代わりに注視しているのが過去に同様の政策を取った国がどのような経緯を辿ったかで、リフレ政策(金融緩和政策)の場合は韓国やITバブル後の米国、英国、そしてバブル崩壊前の日本等がその対象となる。 その上で、これらの国で実際に起きたこととの整合性の高い説明を信じることにしている。(もちろん過去の事例の選択にすでにバイアスが掛かっている可能性や、バイアスのせいで他の要因で起こったことまで全て一つの政策のせいにしてしまっている可能性はあるが、それでも推進派が作るばら色の未来図よりは遥かに現実味の高い未来図がそこにはあると考えている。)


よってどんなに金融緩和をしても何も起こらないとかハイパーインフレが起こるとかという話はあまり信じていないが、その効果はリフレ派が喧伝しているほどではないだろうし、副作用も直接的なものから間接的なものまで色々と起こるだろうなぁというのが基本的な理解であり、その上で日本の現況を考えると効果が乏しいなら副作用を押してまでやる必要はないだろうと言うのが非常に大まかにまとめた場合の筆者の結論である。


ちなみにこういう事を書くと、決まって出てくるのが、「目の前にいる失業者や自殺者を見殺しにするのか?」というものであり、今回も同様のコメントを頂いたが、筆者が書いているのは単に「失業を減らす効用」と「インフレ・バブルというコスト」を比較しろと言うものではなく、「目先の失業者をほんの少し押し下げる効用」と「バブル崩壊等によって失業者が急増する潜在的なリスク」との比較と言う話である。 

また自殺者についても同様で、そもそも日本で自殺者が急増したのはバブル崩壊とそれに伴う金融危機が直接的な原因であると考えているし、実際に急増したのもデフレになった時期では無い。 以前のエントリー(「近年の自殺者数の急増についての考察」「近年の自殺者数の増加とデフレの関係について」)でも考察したが、日本で進んできた高齢化と高齢者程自殺率が高いという傾向を考慮すれば、今の自殺傾向は2000年代後半のデフレ期を通じて徐々にバブル崩壊前のレベル位にまで戻っている。 これを更に抑制するための策を打つことにはもちろん賛成であるが、それはセーフティネットの拡充やメンタルケア等で行われるべきで、金融政策で行うべきとは思わない。

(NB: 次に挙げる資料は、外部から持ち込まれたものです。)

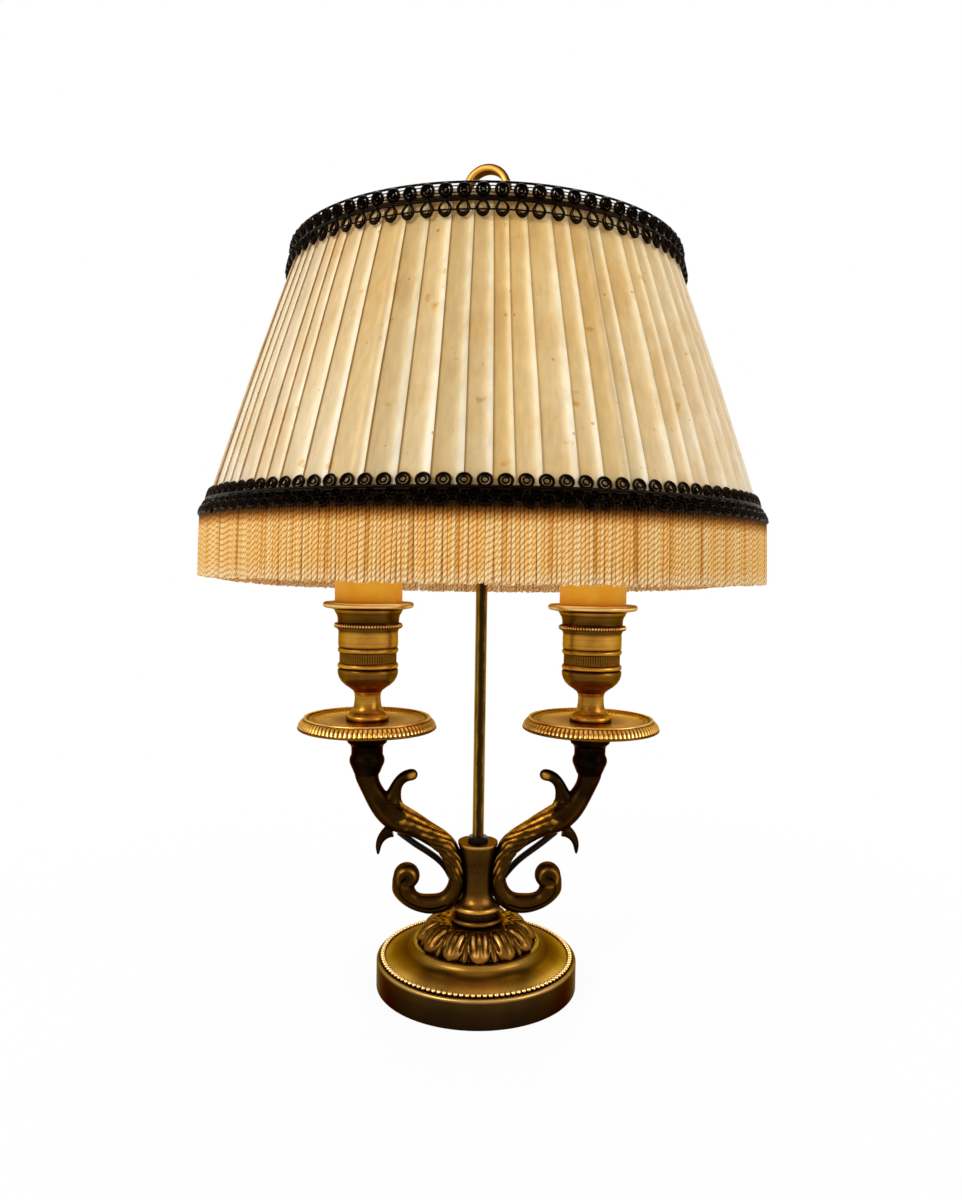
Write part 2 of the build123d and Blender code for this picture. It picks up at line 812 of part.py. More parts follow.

あと、前回の自動車の例えについても幾つか面白いコメントを頂いた。まあ所詮ネタで、あまり精緻化しても仕様が無いわけであるが、せっかくなので頂いたコメントも考慮し、少し書き換えてみた。

今、多くの積荷や乗客を満載した一台のバスが霧が出て見通しの悪い坂道を登っている。

バスの運転手は前方を注意しつつそれなりに一生懸命アクセルを踏んでいるが、積荷が重すぎてなかなかスピードが出ない。 

この上り坂がどこまで続くかわからないが、終わった時には急な下り坂が待っているかもしれない。 このバスはブレーキの効きが悪く、下り坂では過去に何度も事故を起こしている。

そうこうしているうちにエンジンの水温計がじわじわ上がってきた。 一度オーバーヒートして大変な目にあったことのある運転手は気が気では無い。

後ろでは一部の乗客がもっとアクセルを吹かせといっている。 

バスをチューンアップすりゃもっと早く走れるし、乗客や積荷を降ろせば負担も減るけど、どっちも簡単にできるわけじゃない。

なんか交代の運転手(助手)は「時間内につかなきゃ助手を辞める(キリ」とか言ってるけど、それってどうなの??